### Stated exercise
Transcribe, exactly as they appear, the line that contains "Write part 2", the line that contains "moulded form of", and every line in between, and nothing else.

### Records shown
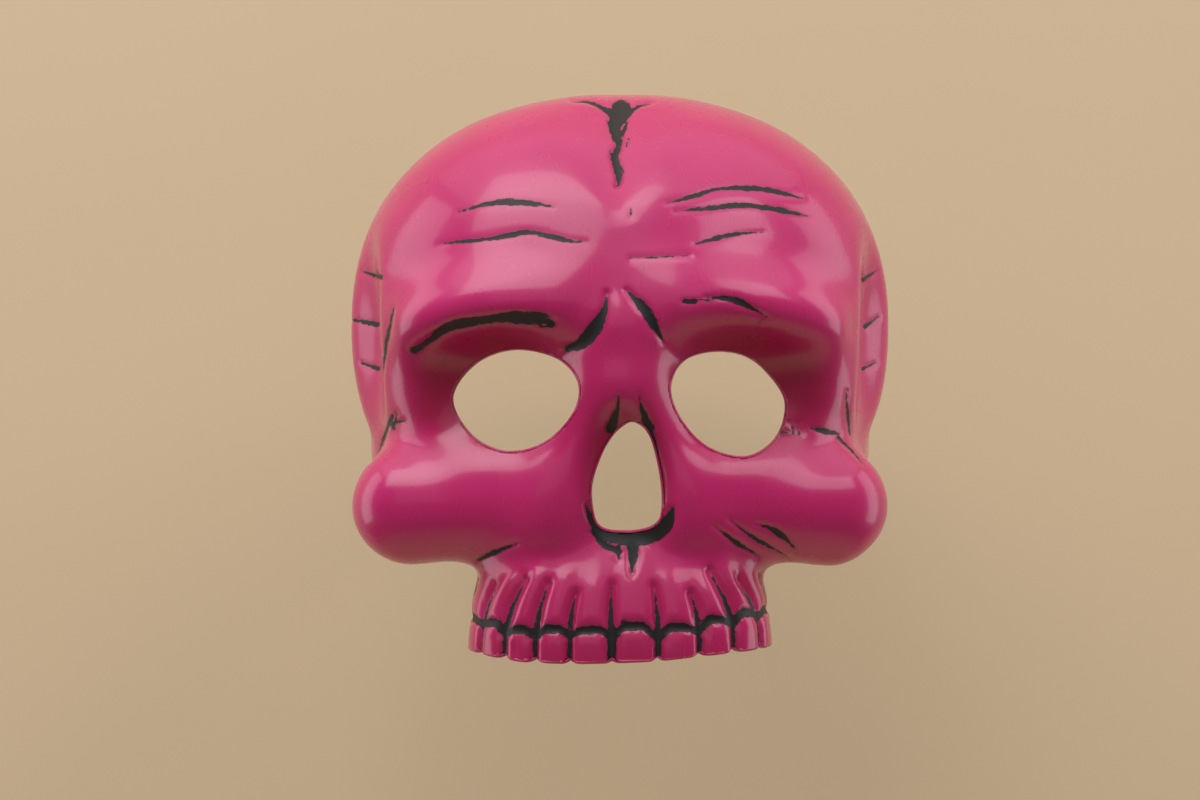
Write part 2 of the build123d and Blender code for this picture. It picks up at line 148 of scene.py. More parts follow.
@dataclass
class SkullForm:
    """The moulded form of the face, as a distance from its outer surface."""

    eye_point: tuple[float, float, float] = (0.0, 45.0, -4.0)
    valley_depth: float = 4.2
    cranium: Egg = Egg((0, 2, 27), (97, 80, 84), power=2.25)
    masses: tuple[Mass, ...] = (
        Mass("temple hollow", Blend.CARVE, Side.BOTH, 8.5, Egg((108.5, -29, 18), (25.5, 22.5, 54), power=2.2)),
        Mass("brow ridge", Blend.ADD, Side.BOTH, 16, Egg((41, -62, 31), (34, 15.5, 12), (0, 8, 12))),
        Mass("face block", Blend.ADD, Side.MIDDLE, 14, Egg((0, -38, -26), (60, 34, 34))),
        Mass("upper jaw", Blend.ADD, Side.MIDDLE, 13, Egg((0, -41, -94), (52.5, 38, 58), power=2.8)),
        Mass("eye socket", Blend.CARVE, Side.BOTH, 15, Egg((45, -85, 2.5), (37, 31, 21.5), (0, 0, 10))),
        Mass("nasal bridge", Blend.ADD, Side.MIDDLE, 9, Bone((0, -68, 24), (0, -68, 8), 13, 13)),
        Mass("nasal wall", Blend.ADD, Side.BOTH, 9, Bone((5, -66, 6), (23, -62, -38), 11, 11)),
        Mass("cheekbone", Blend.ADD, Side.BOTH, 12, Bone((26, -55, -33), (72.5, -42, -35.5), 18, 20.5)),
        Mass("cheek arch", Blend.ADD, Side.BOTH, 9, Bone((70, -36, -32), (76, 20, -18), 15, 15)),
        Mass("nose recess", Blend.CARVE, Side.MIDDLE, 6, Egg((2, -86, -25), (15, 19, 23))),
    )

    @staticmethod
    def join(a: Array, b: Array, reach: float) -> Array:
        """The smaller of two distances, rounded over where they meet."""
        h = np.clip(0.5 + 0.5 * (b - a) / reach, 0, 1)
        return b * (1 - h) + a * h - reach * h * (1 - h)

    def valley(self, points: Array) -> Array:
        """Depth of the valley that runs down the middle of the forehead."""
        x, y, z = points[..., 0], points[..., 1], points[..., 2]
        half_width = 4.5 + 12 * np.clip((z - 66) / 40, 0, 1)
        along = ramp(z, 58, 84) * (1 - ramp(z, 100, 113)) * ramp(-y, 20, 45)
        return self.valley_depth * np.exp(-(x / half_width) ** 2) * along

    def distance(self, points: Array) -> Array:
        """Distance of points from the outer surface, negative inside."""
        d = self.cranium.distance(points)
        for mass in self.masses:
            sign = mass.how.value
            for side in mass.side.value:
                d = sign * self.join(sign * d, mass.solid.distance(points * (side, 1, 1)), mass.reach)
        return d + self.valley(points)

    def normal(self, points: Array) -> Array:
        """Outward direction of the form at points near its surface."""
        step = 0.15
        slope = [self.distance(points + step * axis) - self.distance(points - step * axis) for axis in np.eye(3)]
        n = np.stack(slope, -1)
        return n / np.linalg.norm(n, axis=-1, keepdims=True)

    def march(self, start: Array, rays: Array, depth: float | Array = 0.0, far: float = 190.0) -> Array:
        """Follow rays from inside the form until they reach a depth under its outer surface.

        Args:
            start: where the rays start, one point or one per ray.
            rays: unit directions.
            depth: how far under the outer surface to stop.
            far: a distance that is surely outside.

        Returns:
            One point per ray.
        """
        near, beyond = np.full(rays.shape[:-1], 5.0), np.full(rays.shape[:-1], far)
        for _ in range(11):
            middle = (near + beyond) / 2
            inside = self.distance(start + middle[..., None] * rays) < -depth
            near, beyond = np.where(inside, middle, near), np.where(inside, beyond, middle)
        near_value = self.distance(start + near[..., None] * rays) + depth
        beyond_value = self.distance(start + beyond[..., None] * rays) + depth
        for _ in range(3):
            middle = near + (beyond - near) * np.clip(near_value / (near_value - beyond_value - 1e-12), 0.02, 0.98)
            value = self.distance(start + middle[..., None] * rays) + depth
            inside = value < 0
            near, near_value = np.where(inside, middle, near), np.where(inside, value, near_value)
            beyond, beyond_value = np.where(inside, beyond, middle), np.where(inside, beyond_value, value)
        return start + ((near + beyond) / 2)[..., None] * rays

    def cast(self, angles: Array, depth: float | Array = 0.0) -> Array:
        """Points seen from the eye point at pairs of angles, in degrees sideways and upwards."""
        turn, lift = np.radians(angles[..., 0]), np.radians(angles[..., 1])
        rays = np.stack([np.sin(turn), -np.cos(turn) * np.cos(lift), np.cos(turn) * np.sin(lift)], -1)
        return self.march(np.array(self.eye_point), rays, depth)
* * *
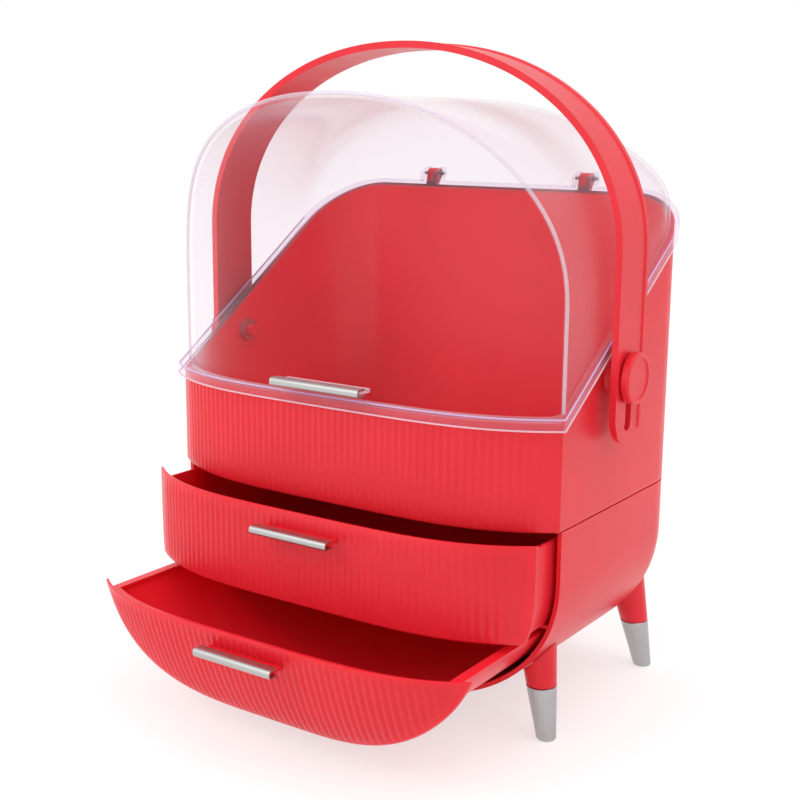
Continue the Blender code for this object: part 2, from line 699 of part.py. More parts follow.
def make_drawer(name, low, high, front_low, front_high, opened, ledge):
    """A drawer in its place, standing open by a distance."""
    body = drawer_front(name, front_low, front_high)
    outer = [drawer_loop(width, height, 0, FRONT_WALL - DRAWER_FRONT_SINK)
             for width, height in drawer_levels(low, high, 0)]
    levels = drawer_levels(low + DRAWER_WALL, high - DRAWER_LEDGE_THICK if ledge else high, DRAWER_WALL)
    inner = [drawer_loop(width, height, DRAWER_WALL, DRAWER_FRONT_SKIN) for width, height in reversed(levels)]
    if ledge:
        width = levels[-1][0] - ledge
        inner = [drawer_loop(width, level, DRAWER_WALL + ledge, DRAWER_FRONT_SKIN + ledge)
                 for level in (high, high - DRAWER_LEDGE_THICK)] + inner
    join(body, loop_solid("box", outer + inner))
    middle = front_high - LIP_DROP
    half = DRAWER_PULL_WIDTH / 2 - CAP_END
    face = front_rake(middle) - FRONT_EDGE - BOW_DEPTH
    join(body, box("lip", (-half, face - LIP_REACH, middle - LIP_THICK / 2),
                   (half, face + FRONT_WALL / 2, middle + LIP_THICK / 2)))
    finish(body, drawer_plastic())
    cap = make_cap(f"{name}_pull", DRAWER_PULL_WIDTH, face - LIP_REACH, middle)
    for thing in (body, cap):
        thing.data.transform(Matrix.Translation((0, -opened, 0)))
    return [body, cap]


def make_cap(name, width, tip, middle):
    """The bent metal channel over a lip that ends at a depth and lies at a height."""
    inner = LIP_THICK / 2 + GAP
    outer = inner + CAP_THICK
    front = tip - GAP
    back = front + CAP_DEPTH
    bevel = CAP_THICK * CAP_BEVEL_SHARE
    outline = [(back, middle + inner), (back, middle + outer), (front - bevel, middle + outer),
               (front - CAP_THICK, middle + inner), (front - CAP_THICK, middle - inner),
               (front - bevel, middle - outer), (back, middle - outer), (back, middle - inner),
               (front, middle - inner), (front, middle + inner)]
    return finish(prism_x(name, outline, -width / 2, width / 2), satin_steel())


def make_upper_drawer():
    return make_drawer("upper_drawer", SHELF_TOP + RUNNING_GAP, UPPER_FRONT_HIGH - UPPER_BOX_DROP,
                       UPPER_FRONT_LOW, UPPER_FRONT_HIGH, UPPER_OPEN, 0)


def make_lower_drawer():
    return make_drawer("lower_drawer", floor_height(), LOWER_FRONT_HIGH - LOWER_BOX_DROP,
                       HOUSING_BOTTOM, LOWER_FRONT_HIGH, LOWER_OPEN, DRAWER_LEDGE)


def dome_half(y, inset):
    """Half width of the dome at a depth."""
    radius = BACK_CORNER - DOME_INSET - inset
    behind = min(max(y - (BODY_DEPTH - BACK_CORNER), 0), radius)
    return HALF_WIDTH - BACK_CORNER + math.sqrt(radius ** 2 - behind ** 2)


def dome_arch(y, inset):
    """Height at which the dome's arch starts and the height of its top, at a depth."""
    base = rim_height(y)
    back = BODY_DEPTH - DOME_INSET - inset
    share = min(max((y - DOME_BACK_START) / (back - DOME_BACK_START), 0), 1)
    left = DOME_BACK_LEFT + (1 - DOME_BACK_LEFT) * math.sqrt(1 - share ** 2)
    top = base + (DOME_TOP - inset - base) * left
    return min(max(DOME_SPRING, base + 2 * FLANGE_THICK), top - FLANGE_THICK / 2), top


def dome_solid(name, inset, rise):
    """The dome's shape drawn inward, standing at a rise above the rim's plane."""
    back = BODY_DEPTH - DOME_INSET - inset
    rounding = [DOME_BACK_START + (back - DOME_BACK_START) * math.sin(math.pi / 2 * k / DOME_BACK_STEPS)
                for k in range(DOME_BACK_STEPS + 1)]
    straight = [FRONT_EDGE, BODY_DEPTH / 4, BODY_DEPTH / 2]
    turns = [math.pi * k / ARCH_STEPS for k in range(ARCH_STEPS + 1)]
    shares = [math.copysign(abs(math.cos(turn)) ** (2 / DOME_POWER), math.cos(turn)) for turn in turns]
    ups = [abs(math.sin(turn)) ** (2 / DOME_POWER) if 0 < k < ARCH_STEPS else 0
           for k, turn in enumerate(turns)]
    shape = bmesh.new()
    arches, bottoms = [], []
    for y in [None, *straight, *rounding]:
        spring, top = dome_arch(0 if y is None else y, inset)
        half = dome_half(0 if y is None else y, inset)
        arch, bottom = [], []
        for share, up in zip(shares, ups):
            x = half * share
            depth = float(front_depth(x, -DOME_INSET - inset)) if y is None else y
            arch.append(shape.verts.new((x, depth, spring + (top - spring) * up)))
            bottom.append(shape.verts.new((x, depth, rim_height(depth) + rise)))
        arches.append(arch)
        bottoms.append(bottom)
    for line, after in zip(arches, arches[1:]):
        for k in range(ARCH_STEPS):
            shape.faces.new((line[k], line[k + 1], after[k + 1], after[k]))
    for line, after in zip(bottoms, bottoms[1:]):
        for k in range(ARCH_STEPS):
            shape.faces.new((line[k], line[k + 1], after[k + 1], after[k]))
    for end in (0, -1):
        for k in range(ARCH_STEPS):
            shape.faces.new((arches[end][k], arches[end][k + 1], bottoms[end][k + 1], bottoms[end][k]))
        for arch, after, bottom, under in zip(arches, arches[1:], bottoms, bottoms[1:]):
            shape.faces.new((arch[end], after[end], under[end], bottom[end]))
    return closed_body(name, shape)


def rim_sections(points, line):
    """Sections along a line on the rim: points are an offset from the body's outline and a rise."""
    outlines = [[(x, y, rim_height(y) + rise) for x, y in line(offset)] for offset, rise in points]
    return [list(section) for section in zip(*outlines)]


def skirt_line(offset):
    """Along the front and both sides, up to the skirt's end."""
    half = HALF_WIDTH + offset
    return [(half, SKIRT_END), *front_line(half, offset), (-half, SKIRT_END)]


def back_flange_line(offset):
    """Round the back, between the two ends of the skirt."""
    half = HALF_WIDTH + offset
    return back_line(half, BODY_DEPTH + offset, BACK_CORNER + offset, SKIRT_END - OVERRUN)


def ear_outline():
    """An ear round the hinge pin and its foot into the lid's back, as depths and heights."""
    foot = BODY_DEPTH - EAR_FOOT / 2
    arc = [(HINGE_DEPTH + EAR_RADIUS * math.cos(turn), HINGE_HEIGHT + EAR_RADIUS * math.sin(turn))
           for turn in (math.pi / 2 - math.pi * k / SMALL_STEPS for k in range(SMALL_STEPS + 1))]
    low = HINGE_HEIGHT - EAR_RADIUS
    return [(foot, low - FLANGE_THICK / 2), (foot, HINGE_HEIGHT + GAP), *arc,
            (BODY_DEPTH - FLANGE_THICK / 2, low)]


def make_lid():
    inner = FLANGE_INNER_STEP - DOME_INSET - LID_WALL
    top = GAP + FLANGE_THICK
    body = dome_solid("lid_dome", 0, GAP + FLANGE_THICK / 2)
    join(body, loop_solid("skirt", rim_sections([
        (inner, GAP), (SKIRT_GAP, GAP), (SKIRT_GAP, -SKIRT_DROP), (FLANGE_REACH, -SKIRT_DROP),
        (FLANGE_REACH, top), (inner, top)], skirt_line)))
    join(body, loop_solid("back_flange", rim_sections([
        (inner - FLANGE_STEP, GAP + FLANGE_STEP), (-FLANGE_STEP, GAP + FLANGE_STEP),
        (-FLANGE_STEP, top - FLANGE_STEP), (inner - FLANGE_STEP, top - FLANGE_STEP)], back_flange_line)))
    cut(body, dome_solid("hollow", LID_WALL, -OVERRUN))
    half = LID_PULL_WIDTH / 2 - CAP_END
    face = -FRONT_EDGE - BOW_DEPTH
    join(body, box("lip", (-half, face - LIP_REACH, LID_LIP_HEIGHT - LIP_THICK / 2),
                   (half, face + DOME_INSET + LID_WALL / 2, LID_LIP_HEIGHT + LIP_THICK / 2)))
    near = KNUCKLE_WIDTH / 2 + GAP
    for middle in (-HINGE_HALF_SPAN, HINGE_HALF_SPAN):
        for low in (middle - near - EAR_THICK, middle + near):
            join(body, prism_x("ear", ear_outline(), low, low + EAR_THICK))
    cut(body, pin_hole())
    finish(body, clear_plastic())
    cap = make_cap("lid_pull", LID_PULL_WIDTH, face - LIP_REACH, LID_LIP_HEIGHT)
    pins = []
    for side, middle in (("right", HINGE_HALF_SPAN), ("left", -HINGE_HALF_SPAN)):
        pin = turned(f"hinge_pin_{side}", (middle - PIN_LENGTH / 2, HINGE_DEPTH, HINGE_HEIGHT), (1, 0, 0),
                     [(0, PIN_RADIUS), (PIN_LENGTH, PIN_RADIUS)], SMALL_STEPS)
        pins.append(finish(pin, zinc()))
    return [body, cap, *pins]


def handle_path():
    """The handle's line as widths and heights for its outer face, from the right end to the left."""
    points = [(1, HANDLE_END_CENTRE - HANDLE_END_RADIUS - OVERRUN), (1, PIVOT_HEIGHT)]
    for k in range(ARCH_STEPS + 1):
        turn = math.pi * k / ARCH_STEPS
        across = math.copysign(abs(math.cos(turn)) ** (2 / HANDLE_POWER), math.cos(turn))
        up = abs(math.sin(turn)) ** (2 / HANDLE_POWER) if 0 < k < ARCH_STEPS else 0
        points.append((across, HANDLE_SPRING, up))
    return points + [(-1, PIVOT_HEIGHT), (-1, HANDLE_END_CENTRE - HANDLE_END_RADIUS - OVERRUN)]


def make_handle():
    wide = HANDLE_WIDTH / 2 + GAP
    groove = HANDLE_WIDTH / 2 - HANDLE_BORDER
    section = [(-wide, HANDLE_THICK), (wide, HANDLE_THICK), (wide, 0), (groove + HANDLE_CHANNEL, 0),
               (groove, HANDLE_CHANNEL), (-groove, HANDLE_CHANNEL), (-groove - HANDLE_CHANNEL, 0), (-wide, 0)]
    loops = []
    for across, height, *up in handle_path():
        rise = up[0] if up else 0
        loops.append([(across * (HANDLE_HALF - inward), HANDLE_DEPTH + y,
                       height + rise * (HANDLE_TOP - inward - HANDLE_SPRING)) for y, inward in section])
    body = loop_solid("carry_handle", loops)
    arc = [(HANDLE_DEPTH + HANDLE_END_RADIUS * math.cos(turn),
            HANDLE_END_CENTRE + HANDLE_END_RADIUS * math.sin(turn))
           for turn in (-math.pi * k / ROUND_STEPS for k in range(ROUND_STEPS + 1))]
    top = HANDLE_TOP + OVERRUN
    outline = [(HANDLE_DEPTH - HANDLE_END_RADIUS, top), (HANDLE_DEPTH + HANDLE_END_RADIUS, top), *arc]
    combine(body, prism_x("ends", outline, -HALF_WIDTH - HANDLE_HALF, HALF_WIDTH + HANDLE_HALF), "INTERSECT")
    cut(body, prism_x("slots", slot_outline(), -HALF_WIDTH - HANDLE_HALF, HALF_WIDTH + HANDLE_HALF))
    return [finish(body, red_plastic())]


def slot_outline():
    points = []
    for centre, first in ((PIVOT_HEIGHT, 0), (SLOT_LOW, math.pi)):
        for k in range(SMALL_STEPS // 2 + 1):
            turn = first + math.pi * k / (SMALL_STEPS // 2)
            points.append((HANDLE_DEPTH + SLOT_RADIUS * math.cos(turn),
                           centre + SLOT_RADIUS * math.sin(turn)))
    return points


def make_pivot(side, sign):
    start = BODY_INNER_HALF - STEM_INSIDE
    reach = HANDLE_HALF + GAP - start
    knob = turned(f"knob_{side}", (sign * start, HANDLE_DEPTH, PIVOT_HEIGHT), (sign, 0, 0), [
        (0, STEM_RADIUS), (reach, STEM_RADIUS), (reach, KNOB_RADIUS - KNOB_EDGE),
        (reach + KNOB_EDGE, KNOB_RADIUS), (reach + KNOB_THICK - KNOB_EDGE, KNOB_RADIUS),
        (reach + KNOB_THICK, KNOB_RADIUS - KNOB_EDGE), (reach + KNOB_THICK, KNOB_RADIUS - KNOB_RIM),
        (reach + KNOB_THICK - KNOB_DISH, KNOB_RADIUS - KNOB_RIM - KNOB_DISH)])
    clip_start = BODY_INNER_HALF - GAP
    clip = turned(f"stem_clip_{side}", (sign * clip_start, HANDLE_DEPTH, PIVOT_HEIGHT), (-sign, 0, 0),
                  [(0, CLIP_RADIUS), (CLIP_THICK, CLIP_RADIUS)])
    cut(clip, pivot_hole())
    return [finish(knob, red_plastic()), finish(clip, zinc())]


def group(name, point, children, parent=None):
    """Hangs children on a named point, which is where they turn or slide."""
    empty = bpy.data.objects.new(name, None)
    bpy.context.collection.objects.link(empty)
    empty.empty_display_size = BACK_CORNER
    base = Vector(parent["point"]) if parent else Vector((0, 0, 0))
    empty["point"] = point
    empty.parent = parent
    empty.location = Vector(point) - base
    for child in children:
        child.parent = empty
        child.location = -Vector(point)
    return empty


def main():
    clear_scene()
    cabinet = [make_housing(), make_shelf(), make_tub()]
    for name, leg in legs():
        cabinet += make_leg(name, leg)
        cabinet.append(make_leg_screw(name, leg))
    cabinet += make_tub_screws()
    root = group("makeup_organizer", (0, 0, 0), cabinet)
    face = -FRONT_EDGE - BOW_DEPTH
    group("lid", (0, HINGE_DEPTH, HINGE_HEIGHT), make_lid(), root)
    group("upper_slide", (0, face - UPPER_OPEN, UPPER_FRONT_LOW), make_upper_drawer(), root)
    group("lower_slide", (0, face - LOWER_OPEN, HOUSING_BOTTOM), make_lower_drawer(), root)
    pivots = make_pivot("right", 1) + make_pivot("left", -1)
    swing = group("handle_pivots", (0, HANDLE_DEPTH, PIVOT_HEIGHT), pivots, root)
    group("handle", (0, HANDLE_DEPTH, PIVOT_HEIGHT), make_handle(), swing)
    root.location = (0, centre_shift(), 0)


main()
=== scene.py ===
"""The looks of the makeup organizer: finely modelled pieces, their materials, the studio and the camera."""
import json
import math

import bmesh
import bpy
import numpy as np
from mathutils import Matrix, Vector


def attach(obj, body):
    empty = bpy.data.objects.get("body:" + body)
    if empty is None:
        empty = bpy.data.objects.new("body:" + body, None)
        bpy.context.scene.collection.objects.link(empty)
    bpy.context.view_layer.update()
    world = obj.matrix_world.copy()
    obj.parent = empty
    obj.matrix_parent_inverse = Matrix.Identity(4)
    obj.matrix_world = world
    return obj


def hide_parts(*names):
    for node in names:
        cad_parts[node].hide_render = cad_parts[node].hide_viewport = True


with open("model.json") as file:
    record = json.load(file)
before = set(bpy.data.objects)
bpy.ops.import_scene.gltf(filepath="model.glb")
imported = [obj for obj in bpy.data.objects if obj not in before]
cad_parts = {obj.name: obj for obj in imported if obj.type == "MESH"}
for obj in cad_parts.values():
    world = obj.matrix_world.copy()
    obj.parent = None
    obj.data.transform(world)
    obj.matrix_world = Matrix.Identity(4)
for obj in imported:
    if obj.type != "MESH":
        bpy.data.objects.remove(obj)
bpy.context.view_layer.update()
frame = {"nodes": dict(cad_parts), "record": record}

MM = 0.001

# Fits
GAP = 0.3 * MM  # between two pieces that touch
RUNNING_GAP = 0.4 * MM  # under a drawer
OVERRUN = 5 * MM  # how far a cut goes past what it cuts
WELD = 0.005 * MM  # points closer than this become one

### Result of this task
Write part 2 of the build123d and Blender code for this picture. It picks up at line 148 of scene.py. More parts follow.
@dataclass
class SkullForm:
    """The moulded form of the face, as a distance from its outer surface."""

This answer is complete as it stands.